La Red ha pasado de ser un mero soporte de comunicación para convertirse en un sistema productivo sui generis, si no de reproducciones de objetos industriales tradicionales, sí de objetos nuevos que no distinguen entre original o copia, ambos inmateriales e intangibles y, para colmo, idénticos. Los principios de autenticidad y originalidad que la sociedad europea moderna inventó en el siglo XVIII y que permitió establecer esa cosa casi metafísica que es el llamado "derecho de autor" no parecen aplicables en este contexto.
El cambio radical que introduce la Red en la naturaleza de los objetos y en la relación que los individuos entablan con ellos hace que progresivamente vayan saltando por los aires los procedimientos que hasta ahora regulaban los intercambios de los productos culturales. Nace una nueva manera de producir, difundir y consumir los objetos culturales y todo hace pensar que, tal como sucedió con la imprenta, los cambios introducidos van a ser irreversibles.

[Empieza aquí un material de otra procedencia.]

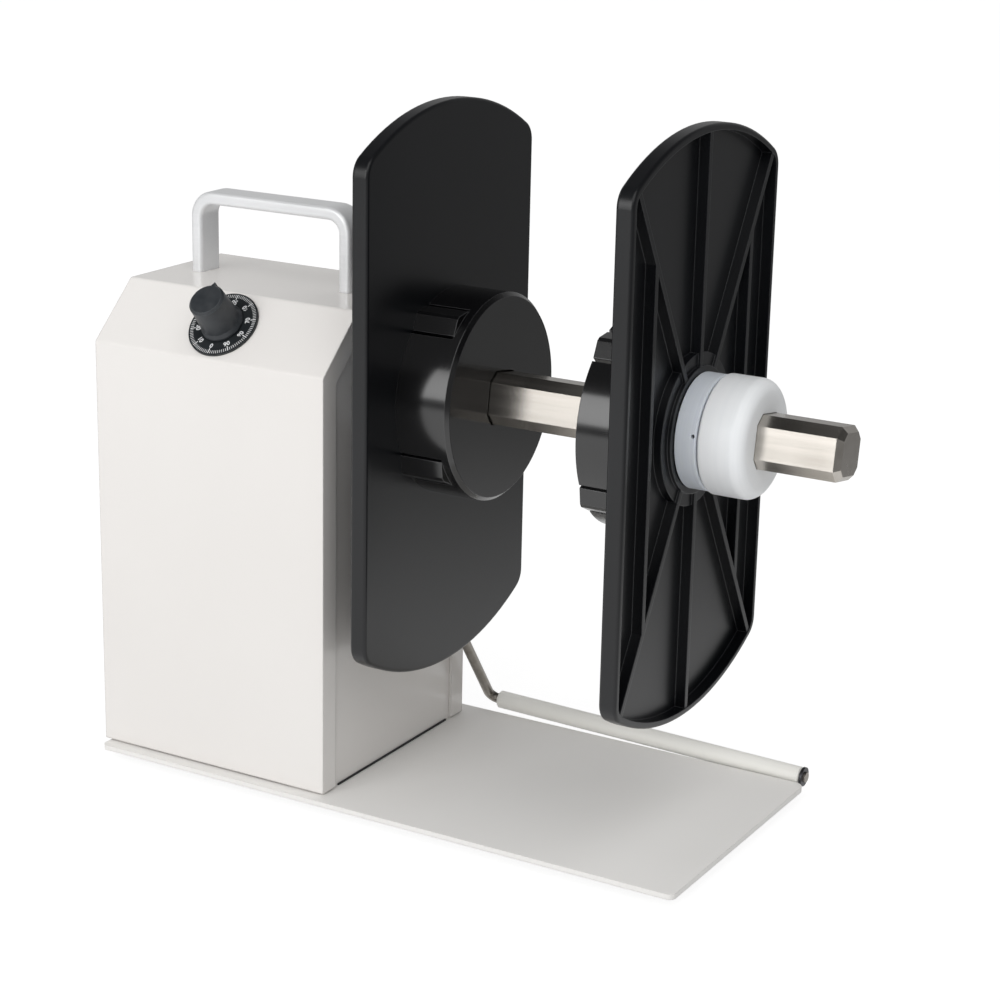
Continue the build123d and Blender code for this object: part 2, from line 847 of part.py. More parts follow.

Pedirle a la cibernética que no copie es lo mismo que reclamarle a un individuo que respire sin usar sus pulmones. La copia es la esencia de la nueva técnica y es indistinguible de lo que se puede lograr con ella y no consiste en piratear sino que es la manera presente y muy extendida en que los individuos atesoran información sin usar la memoria (la humana, naturalmente): la nueva manera de conformar el archivo de la cultura. Cualquier disposición legal que penalice el intercambio de los bienes culturales no sólo interviene en un fuero muy íntimo de los individuos sino que afecta al modo en que estos configuran el archivo de sus memorias y afecta la libre circulación de todos los bienes.